On Wed, 10 Apr 2002, Tim May wrote:

>The engineers of such SmartWallets will not give them more range than
>the protocol needs. Extra range costs money. If Alice is expected to
>insert her Smart Wallet into a receptacle (for security, if for nothing
>else), initiating the protocol from several meters away is not in the
>cards, so to speak.

Of course. But when you think of such applications as NID cards, it's
likely range is within the spec. Yes, NID's are suspicious enough as they
stand. No, people don't see this.

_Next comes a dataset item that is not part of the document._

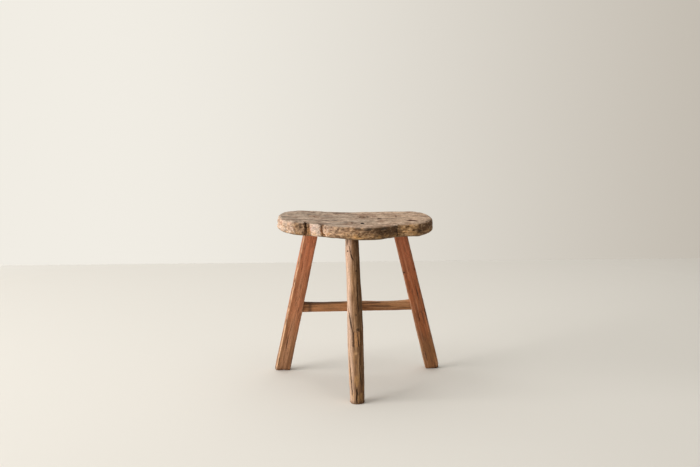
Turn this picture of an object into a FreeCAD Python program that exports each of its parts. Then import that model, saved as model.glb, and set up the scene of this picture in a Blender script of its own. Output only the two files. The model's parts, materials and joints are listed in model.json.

Especially after services (or
"services", it doesn't seem to matter much) start being bound to them
 -- this is the way Finland, Estonia and a couple of other countries are
going, right now, with their electronic ID's.

>If someone is arguing that such Smart Wallets will merely be passive
>"announcers" of bank balances, this is just too naive to waste
>discussion time on. Good luck selling such a system.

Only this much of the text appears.